Les barricades, constituées de véhicules calcinés et d’autres débris, ont transformé certaines parties de Nouméa en zones interdites et rendu les déplacements périlleux, notamment pour les malades nécessitant des soins médicaux et pour les familles qui s’inquiètent de la nourriture et de l’eau après les pillages et les incendies de magasins.

La police du nord de la capitale calédonienne a démantelé plusieurs barrages routiers ces derniers jours, mais les manifestants se sont rapidement regroupés et les ont reconstruits. Les tensions restent vives dans tout l’archipel, ont déclaré samedi les autorités locales, malgré les mesures d’état d’urgence, qui comprennent un couvre-feu quotidien de 12 heures, l’interdiction des rassemblements publics, du transport d’armes et de la vente d’alcool, ainsi que le blocage de TikTok.

Au cours des sept derniers mois, la CCAT de M. Tein a organisé d’importantes marches pacifiques en Nouvelle-Calédonie contre la réforme électorale soutenue par Paris. Les troubles ont commencé au début de la semaine dernière après qu’une manifestation contre le projet de loi en discussion au Parlement français ait tourné à la violence.

Dans une déclaration distincte, le Front de libération nationale kanak et socialiste, un mouvement indépendantiste, a appelé Emmanuel Macron à retirer le projet de loi de réforme électorale si la France veut «mettre fin à la crise».

Les deux chambres du Parlement français, à Paris, ont déjà approuvé la refonte. L’étape suivante aurait été la tenue d’un congrès spécial des deux chambres à Versailles pour le mettre en œuvre en modifiant la Constitution française.
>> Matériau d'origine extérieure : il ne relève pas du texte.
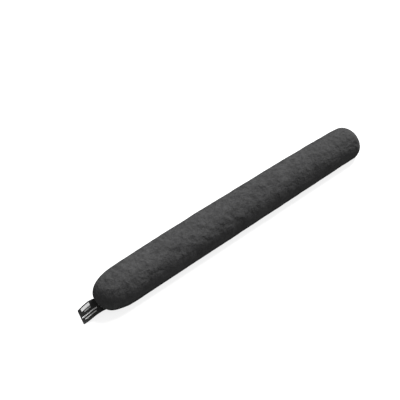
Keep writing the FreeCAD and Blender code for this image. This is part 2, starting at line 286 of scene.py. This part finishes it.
SIM_FRAMES = 20
SIM_PRESSURE = 4000.0          # high, because the cells are small and the fabric is already taut
SIM_STRETCH = 4.0
SIM_BENDING = 0.02
SIM_QUALITY = 6
SIM_SMOOTHING = 6              # rounds of averaging over the moves
SIM_SHRINK = 0.9 * MM          # the form starts this much smaller, and the pressure fills it
SIM_CAP_OUT = 0.5 * MM         # how far from the form the simulation may leave the fabric
SIM_CAP_IN = 0.25 * MM
SIM_HELD = 1.0 * MM            # points this near the desk stay where they are
SEAM_HOLD = 3.0 * MM           # the seam resists the filling over this height
SEAM_GRIP = 0.35               # and holds this strongly at its middle


def filled_out(mesh):
    """The form blown up by a cloth simulation from a slightly smaller start, each move capped."""
    start = mesh.copy()
    outwards = [vertex.normal.copy() for vertex in mesh.vertices]
    for vertex, normal in zip(start.vertices, outwards):
        if vertex.co.z > SIM_HELD:
            vertex.co -= normal * SIM_SHRINK
    blown = inflated(start)
    moves = []
    for vertex, normal, after in zip(mesh.vertices, outwards, blown.vertices):
        reach = (after.co - vertex.co).dot(normal)
        cap = SIM_CAP_OUT if reach > 0 else SIM_CAP_IN
        moves.append(cap * math.tanh(reach / cap))
    for vertex, normal, move in zip(mesh.vertices, outwards, evened(mesh, moves)):
        vertex.co += normal * move
    return mesh


def inflated(start):
    """The mesh after the cloth simulation under pressure, held at the desk and the seam."""
    scene = bpy.context.scene
    scene.use_gravity = False
    pad = new_object("pad", start)
    held = pad.vertex_groups.new(name="held")
    for vertex in start.vertices:
        by_seam = SEAM_GRIP * math.exp(-((vertex.co.z - SEAM_Z) / SEAM_HOLD) ** 2)
        on_desk = 1.0 if vertex.co.z <= SIM_HELD else 0.0
        held.add([vertex.index], max(on_desk, by_seam), "REPLACE")
    cloth = pad.modifiers.new("cloth", "CLOTH")
    cloth.settings.vertex_group_mass = held.name
    cloth.settings.quality = SIM_QUALITY
    cloth.settings.tension_stiffness = SIM_STRETCH
    cloth.settings.compression_stiffness = SIM_STRETCH
    cloth.settings.shear_stiffness = SIM_STRETCH
    cloth.settings.bending_stiffness = SIM_BENDING
    cloth.settings.use_pressure = True
    cloth.settings.uniform_pressure_force = SIM_PRESSURE
    cloth.settings.effector_weights.gravity = 0
    cloth.point_cache.frame_start = 1
    cloth.point_cache.frame_end = SIM_FRAMES
    for frame_number in range(1, SIM_FRAMES + 1):
        scene.frame_set(frame_number)
    blown = applied(pad)
    bpy.data.objects.remove(pad)
    scene.frame_set(1)
    return blown


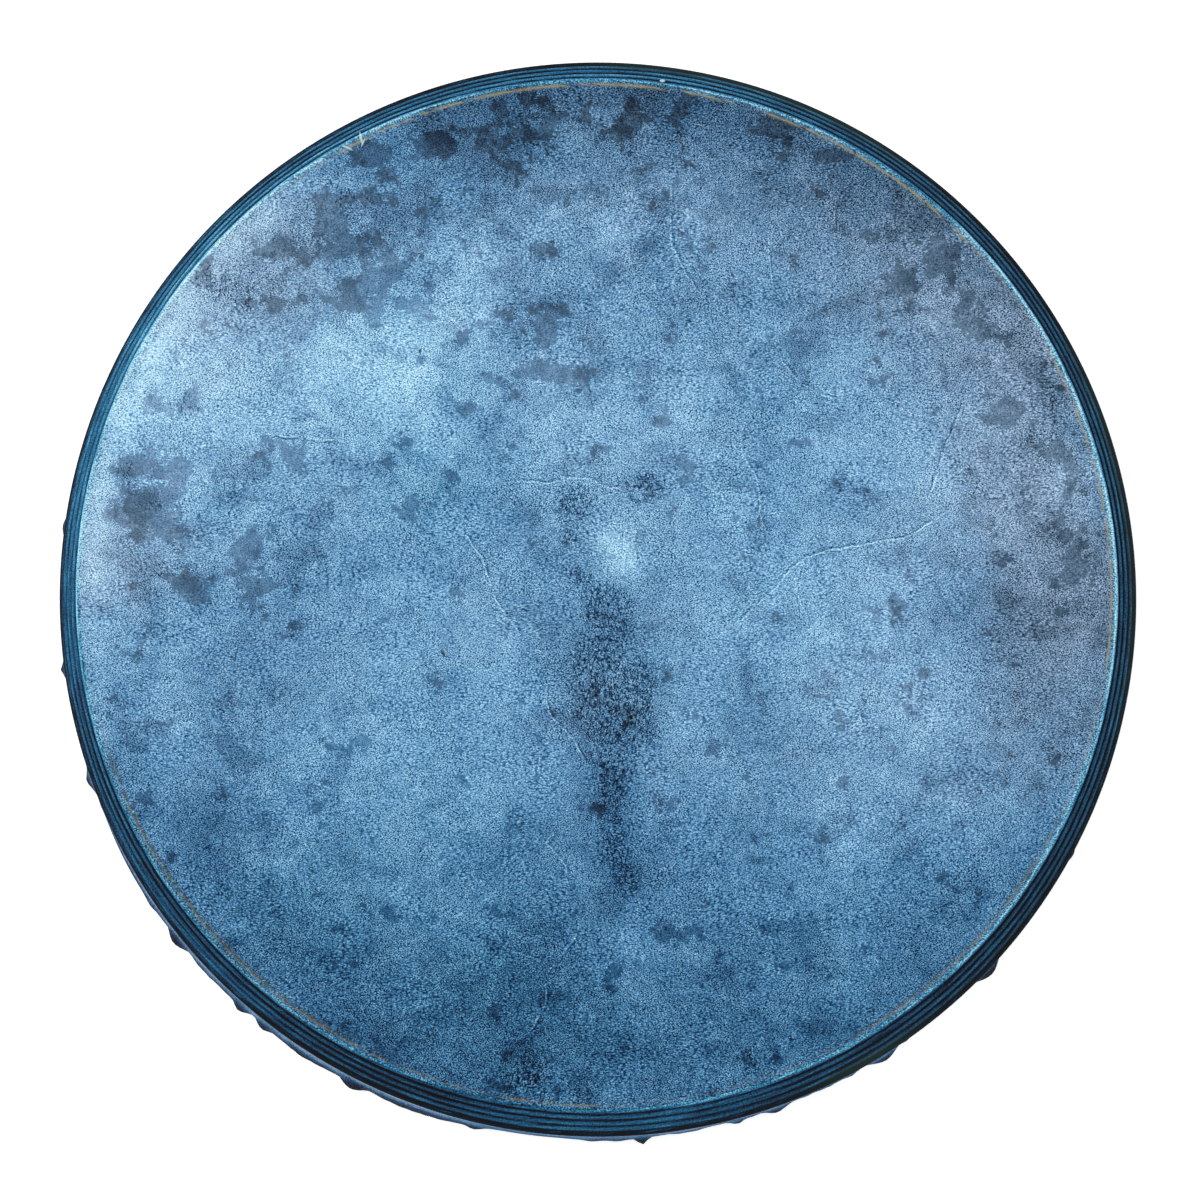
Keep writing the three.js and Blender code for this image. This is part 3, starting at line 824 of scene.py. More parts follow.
def lace_hole(hole, faces_of_hide, points, first):
    """One lace hole: loops of point numbers from face to face, the new points, and the cells cut out.

    Each face of the hide gives the number of each of its rings' first point, the ring that runs through
    the holes, and 1 or -1 as its rings run inwards or outwards.
    """
    column = round(math.atan2(hole.y, hole.x) / (2 * math.pi) * hide_sides)
    steps = range(-hole_cells, hole_cells)
    walk = [(-hole_cells, step) for step in steps] + [(step, hole_cells) for step in steps]
    walk += [(hole_cells, -step) for step in steps] + [(-step, -hole_cells) for step in steps]
    loops, circles, cells = [], [], set()
    for starts, ring, inwards in faces_of_hide:
        loop = [starts[ring + inwards * row] + (column + side) % hide_sides for row, side in walk]
        level = sum(points[i][2] for i in loop) / len(loop)
        circle = []
        for i in loop:
            away = Vector((points[i][0] - hole.x, points[i][1] - hole.y)).normalized() * hole_radius
            circle.append(Vector((hole.x + away.x, hole.y + away.y, level)))
        loops.append(loop)
        circles.append(circle)
        rows = [ring + row if inwards > 0 else ring - row - 1 for row in steps]
        cells |= {(row, (column + side) % hide_sides) for row in rows for side in steps}
    waist = []
    for low, high in zip(*circles):
        waist.append(((low + high) / 2).lerp(hole, hole_waist))
    new_points = [tuple(point) for point in circles[0] + waist + circles[1]]
    count = len(walk)
    rims = [range(first + i * count, first + (i + 1) * count) for i in range(3)]
    return [loops[0], *rims, loops[1]], new_points, cells


def hide_mesh():
    """Points and faces of the hide, how far along it each point is, and if it is on the outer face."""
    rings = hide_rings()
    points, along, outside, starts = [], [], [], []
    for radius, height, count, on_outside in rings:
        angle = np.arange(count) * 2 * np.pi / count
        reach, level = hide_place(radius, height, angle, on_outside)
        starts.append(len(points))
        points += list(zip(reach * np.cos(angle), reach * np.sin(angle), level))
        travelled = radius if height >= side_top else rim_radius + side_top - height
        if height < flange_top:
            travelled += rim_radius - radius
        along += [travelled / mm] * count
        outside += [on_outside] * count
    faces_of_hide = []
    for on_outside, inwards in ((True, 1), (False, -1)):
        flange = [i for i, ring in enumerate(rings) if ring[3] == on_outside and ring[1] < flange_top]
        ring = min(flange, key=lambda i: abs(rings[i][0] - hole_reach))
        faces_of_hide.append((starts, ring, inwards))
    cut, faces = set(), []
    for hole in lace_holes:
        loops, new_points, cells = lace_hole(hole, faces_of_hide, points, len(points))
        cut |= cells
        points += new_points
        along += [along[i] for i in loops[0]] * 3
        outside += [True] * len(new_points)
        for here, following in zip(loops, loops[1:]):
            for i in range(len(here)):
                j = (i + 1) % len(here)
                faces.append((here[i], following[i], following[j], here[j]))
    for row in range(len(rings) - 1):
        band = stitch(starts[row], rings[row][2], starts[row + 1], rings[row + 1][2])
        faces += [face for column, face in enumerate(band) if (row, column) not in cut]
    for row, level in ((0, head_height), (len(rings) - 1, head_height - hide_thickness)):
        points.append((0, 0, level))
        along.append(0)
        outside.append(row == 0)
        count = rings[row][2]
        fan = [(starts[row] + i, starts[row] + (i + 1) % count, len(points) - 1) for i in range(count)]
        faces += fan if row == 0 else [face[::-1] for face in fan]
    return np.array(points), faces, np.array(along), np.array(outside)


def spots(x, y, marks):
    """The sum of soft round spots (x, y, reach, amount) at each place in millimetres."""
    total = np.zeros_like(x)
    for spot_x, spot_y, reach, amount in marks:
        total += amount * np.exp(-((x - spot_x) ** 2 + (y - spot_y) ** 2) / (2 * reach * reach))
    return total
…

C’était prévu fin juin.

S’exprimant après avoir rencontré les dirigeants de Nouvelle-Calédonie, le président Macron a déclaré qu’il n’imposerait pas la réforme électorale contestée qui a déclenché les pires troubles que le territoire ait connus depuis des décennies.

Il a appelé les dirigeants locaux à trouver un accord alternatif pour l’avenir de l’archipel et a présenté une feuille de route qui, selon lui, pourrait conduire à un autre référendum pour le territoire.
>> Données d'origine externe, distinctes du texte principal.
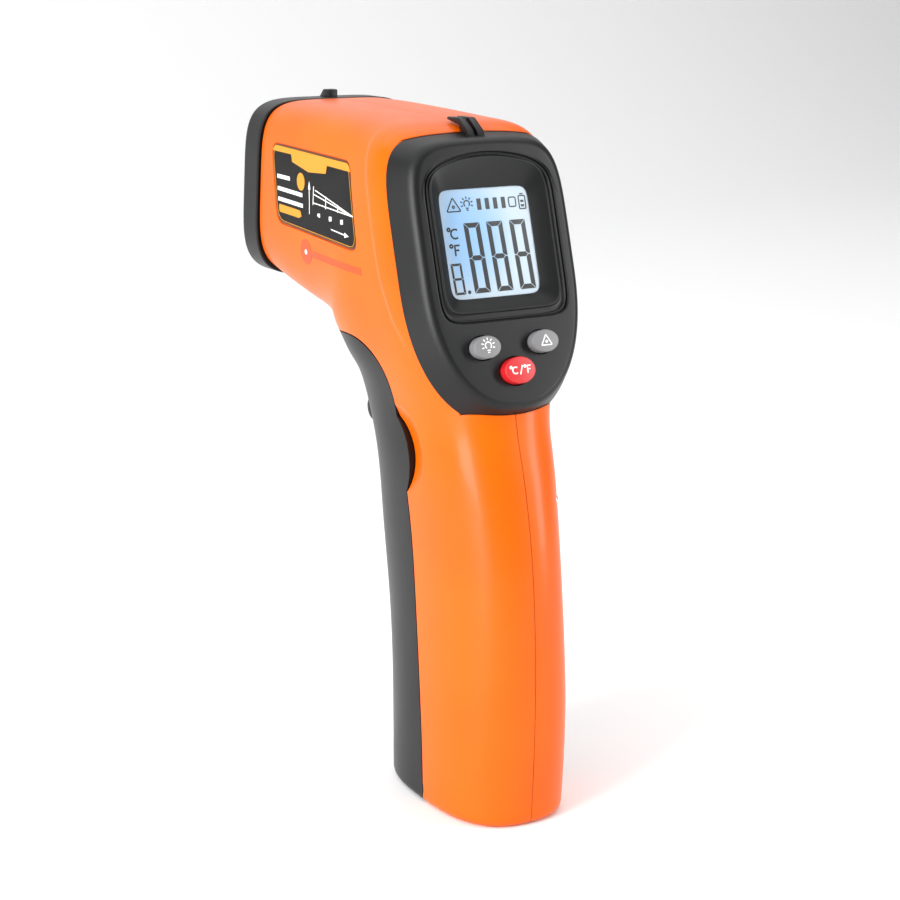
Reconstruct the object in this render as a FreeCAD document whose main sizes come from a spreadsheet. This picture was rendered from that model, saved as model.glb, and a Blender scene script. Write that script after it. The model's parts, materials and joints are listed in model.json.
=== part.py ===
"""Pistol-shaped infrared thermometer, as a parametric FreeCAD document.

Units are millimetres. +Z is up, +Y points out of the nose and -Y is the user's side, where the
display is. The origin is the centre of the bounding box's base, under the handle and the nose.
"""
import FreeCAD, Part
import os
from math import cos, pi, sin

import Sketcher
from FreeCAD import Placement, Rotation, Vector

NAME = "InfraredThermometer"
doc = FreeCAD.newDocument(NAME)

# ---------------------------------------------------------------- driving dimensions
DIMENSIONS = [
    # alias, value, meaning
    ("Wall", 2.2, "wall of the orange half shells"),
    ("DoorWall", 1.8, "wall of the battery door"),
    ("Gap", 0.3, "running gap round moving covers"),
    ("NoseSlant", 6.8, "lean of the nose face, its foot forward, degrees"),
    ("NoseCentreY", 49.9, "centre of the nose face"),
    ("NoseCentreZ", 130.1, "centre of the nose face"),
    ("NoseDepth", 8.5, "depth of the black nose ring"),
    ("NoseHalfWidth", 20.3, "nose ring, half its width"),
    ("NoseHalfHeight", 21.3, "nose ring, half its height"),
    ("LensDrop", 2.2, "infrared axis below the centre of the nose face"),
    ("LaserRise", 12.7, "laser axis above the centre of the nose face"),
    ("ApertureRadius", 8.2, "infrared aperture"),
    ("LensRadius", 7.0, "infrared lens"),
    ("TubeRadius", 9.0, "optical tube"),
    ("TubeLength", 32.0, "optical tube"),
    ("LaserRadius", 3.2, "laser module"),
    ("LaserLength", 14.0, "laser module"),
    ("DisplayTilt", 16.4, "display leans back from upright, degrees"),
    ("DisplayY", -39.2, "datum of the display face"),
    ("DisplayZ", 109.3, "datum of the display face"),
    ("BezelDepth", 6.4, "depth of the display bezel's skirt"),
    ("BezelFace", 2.2, "thickness of the display bezel's face"),
    ("BezelHalfWidth", 18.3, "display face, half its width"),
    ("BezelFlare", 3.1, "how far the skirt flares past the face"),
    ("BezelTop", 39.0, "top of the display face above its datum"),
    ("BezelBottom", -17.6, "bottom of the display face below its datum"),
    ("WindowWidth", 28.0, "opening of the display window at its rim"),
    ("WindowHeight", 31.5, "opening of the display window at its rim"),
    ("WindowCentre", 18.0, "centre of the window above the display datum"),
    ("GlassWidth", 26.6, "liquid crystal glass"),
    ("GlassHeight", 31.0, "liquid crystal glass"),
    ("BoardDepth", 9.0, "front of the main board behind the display face"),
    ("BoardThickness", 1.6, "main board"),
    ("ButtonTravel", 0.8, "stroke of a button"),
    ("ButtonSpread", 7.1, "grey buttons left and right of the centre"),
    ("GreyButtonWidth", 6.5, "grey button"),
    ("GreyButtonHeight", 4.8, "grey button"),
    ("RedButtonWidth", 7.4, "red button"),
    ("RedButtonHeight", 5.7, "red button"),
    ("GreyRow", -4.2, "row of the grey buttons on the display face"),
    ("RedRow", -9.7, "row of the red button on the display face"),
    ("ButtonProud", 2.3, "how far the buttons stand out of the face"),
    ("TriggerWidth", 9.6, "trigger"),
    ("TriggerPivotY", 3.5, "trigger pin"),
    ("TriggerPivotZ", 98.3, "trigger pin"),
    ("PinRadius", 1.2, "trigger and hinge pins"),
    ("HingeY", -24.4, "battery door pin"),
    ("HingeZ", 3.6, "battery door pin"),
    ("KnuckleRadius", 2.3, "battery door knuckles"),
    ("CellRadius", 5.2, "AAA cell"),
    ("CellLength", 43.3, "AAA cell without its nub"),
    ("CellSpacing", 10.7, "between the axes of the cells"),
    ("CellY", -21.6, "axes of the cells"),
    ("CellBase", 12.4, "underside of the cells"),
    ("LabelThickness", 0.3, "printed side label"),
    ("ScrewRadius", 1.0, "shell screw"),
    ("ScrewHeadRadius", 2.1, "head of a shell screw"),
    ("ScrewHeadHeight", 1.8, "head of a shell screw"),
    ("ScrewHeadSeat", 9.0, "seat of the screw heads, right of the middle plane"),
    ("ScrewReach", 8.5, "reach of the screws, left of the middle plane"),
    ("BossRadius", 3.5, "screw boss"),
    ("HeelRadius", 3.6, "round heel of the battery door about its hinge pin"),
    ("BezelWall", 1.9, "side wall of the display bezel"),
    ("CanRadius", 4.1, "thermopile can"),
    ("CanHeight", 4.4, "thermopile can"),
    ("CanFlangeRadius", 4.6, "flange of the thermopile can"),
    ("SensorBoardSide", 20.0, "sensor board"),
    ("LaserWindowRadius", 2.55, "laser window"),
    ("LensThickness", 1.2, "infrared lens"),
    ("WindowLensWidth", 26.0, "clear display window"),
    ("WindowLensHeight", 28.0, "clear display window"),
    ("WindowLensThickness", 0.95, "clear display window"),
    ("GlassThickness", 1.9, "liquid crystal glass"),
    ("GuideThickness", 2.5, "light guide behind the glass"),
    ("ChipSide", 11.0, "chip under its drop of resin"),
    ("BoardScrewRadius", 0.8, "board screw"),
    ("BoardScrewLength", 5.6, "board screw"),
    ("BoardScrewHead", 1.5, "head of a board screw"),
    ("DomeRadius", 2.1, "dome of the button mat"),
    ("SwitchWidth", 6.0, "trigger switch"),
    ("SwitchDepth", 3.9, "trigger switch"),
    ("SwitchHeight", 6.0, "trigger switch"),
    ("SpringRadius", 1.9, "trigger spring"),
    ("SpringLength", 8.0, "trigger spring"),
    ("TriggerPinLength", 15.0, "trigger pin"),
    ("DoorPinLength", 18.4, "battery door pin"),
    ("NubRadius", 1.9, "nub of a cell"),
    ("NubHeight", 0.9, "nub of a cell"),
    ("ContactWide", 3.6, "wide end of a contact spring"),
    ("ContactNarrow", 2.0, "narrow end of a contact spring"),
    ("ContactHeight", 3.0, "contact spring"),
    ("PlateSide", 7.0, "contact plate"),
    ("PlateThickness", 0.5, "contact plate"),
    ("TrayWidth", 22.8, "battery tray"),
    ("TrayDepth", 10.6, "battery tray"),
    ("TrayHeight", 53.3, "battery tray"),
    ("TrayWall", 0.8, "side wall of the battery tray"),
]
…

Trois référendums avaient déjà été organisés entre 2018 et 2021 par les autorités françaises dans le cadre de l’accord de paix de 1988. Ils ont produit une majorité de votes contre l’indépendance, bien que les partisans de l’indépendance aient boycotté le dernier vote, en décembre 2021.

Emmanuel Macron a déclaré qu’un autre référendum pourrait porter sur un accord global qui viendrait enrichir le texte déjà voté par le Parlement, sur lequel il espère que les dirigeants locaux se mettront d’accord dans les semaines et les mois à venir, après le démantèlement des barricades des manifestants, permettant la levée de l’état d’urgence et le retour de la paix.

La Nouvelle-Calédonie est devenue française en 1853 sous l’empereur Napoléon III, neveu et héritier de Napoléon. Elle devient territoire d’outre-mer après la Seconde Guerre mondiale, la nationalité française étant accordée à tous les Kanaks en 1957.